• _Aim_
Print exactly the lines from the line with "Write the OpenSCAD" to the last line of the data, please, both included.

• _Listing_

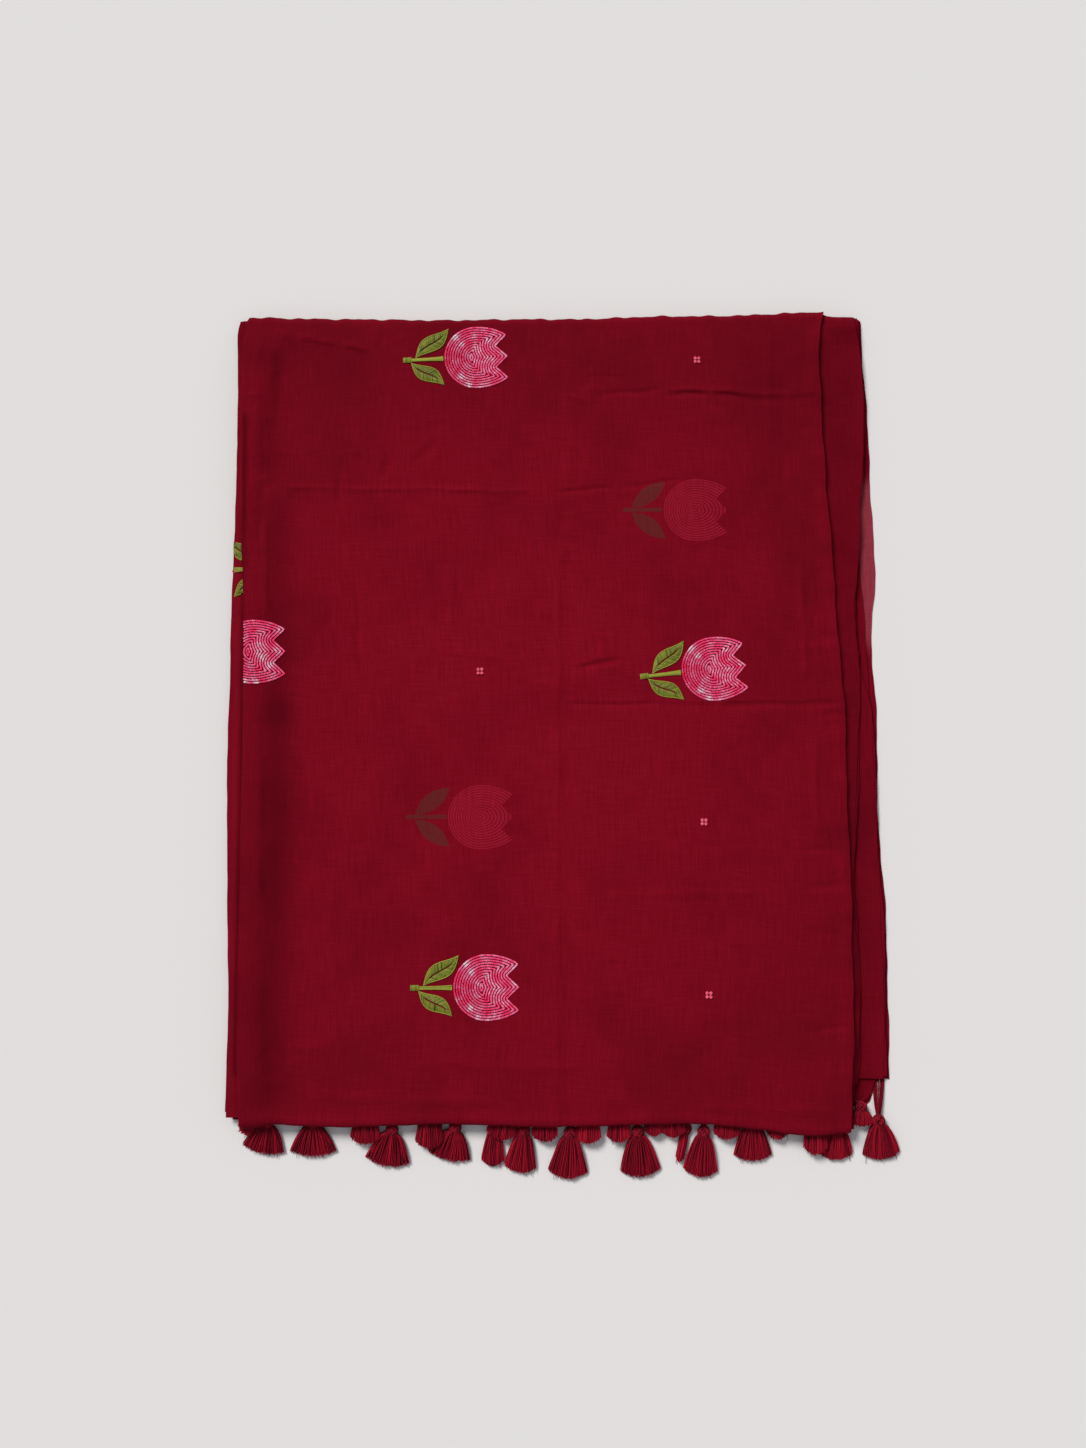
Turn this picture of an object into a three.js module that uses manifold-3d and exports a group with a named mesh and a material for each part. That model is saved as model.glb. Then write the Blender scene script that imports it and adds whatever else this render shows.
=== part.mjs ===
// A sari folded flat: one long cloth, halved selvedge to selvedge and then doubled end to end,
// with knotted tassels along the pallu end, which lies underneath and reaches out at the front.
// Millimetres. X runs across the folded cloth, Y along it (back edge +Y), Z up from the underside.
import * as THREE from "three";
import { mergeVertices } from "three/addons/utils/BufferGeometryUtils.js";
import Module from "manifold-3d";

const wasm = await Module();
wasm.setup();

// ---- Driving sizes -------------------------------------------------------------------------
const PLY = 1.0; // wall of one layer of cloth
const PITCH = 1.35; // from one layer to the next, through the stack
const STACK = 15; // height of the whole folded stack
const SEAM = 0.3; // parting between pieces that are one cloth, or that touch

const FRONT_FOLD = { radius: 2.6, tuck: 31, steps: 5 }; // top stretch turns under at the front
const BACK_FOLD = { radius: STACK / 2, steps: 6 }; // pallu stretch rises to the top at the back
const SIDE_FOLD = { radius: PITCH / 2, steps: 3 }; // one layer turns into the next at the left

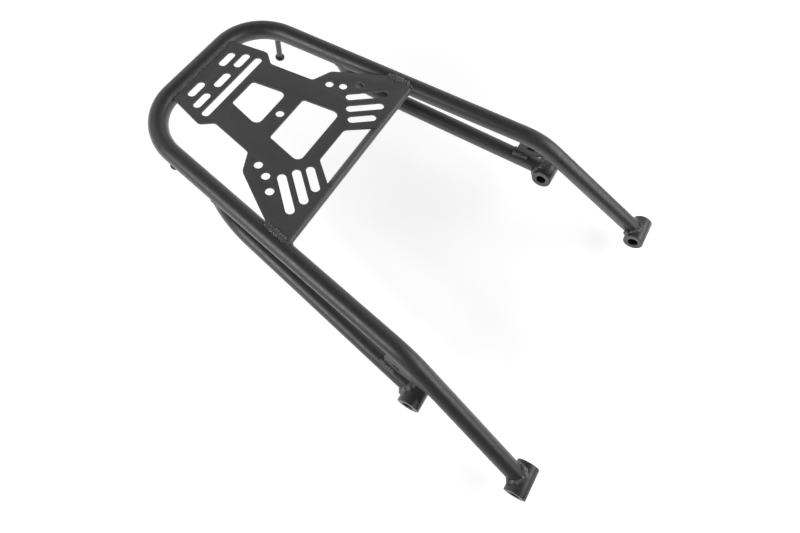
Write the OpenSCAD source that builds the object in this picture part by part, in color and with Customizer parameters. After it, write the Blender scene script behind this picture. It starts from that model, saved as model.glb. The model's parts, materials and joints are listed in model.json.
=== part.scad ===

• _Response to this task_
Write the OpenSCAD source that builds the object in this picture part by part, in color and with Customizer parameters. After it, write the Blender scene script behind this picture. It starts from that model, saved as model.glb. The model's parts, materials and joints are listed in model.json.
=== part.scad ===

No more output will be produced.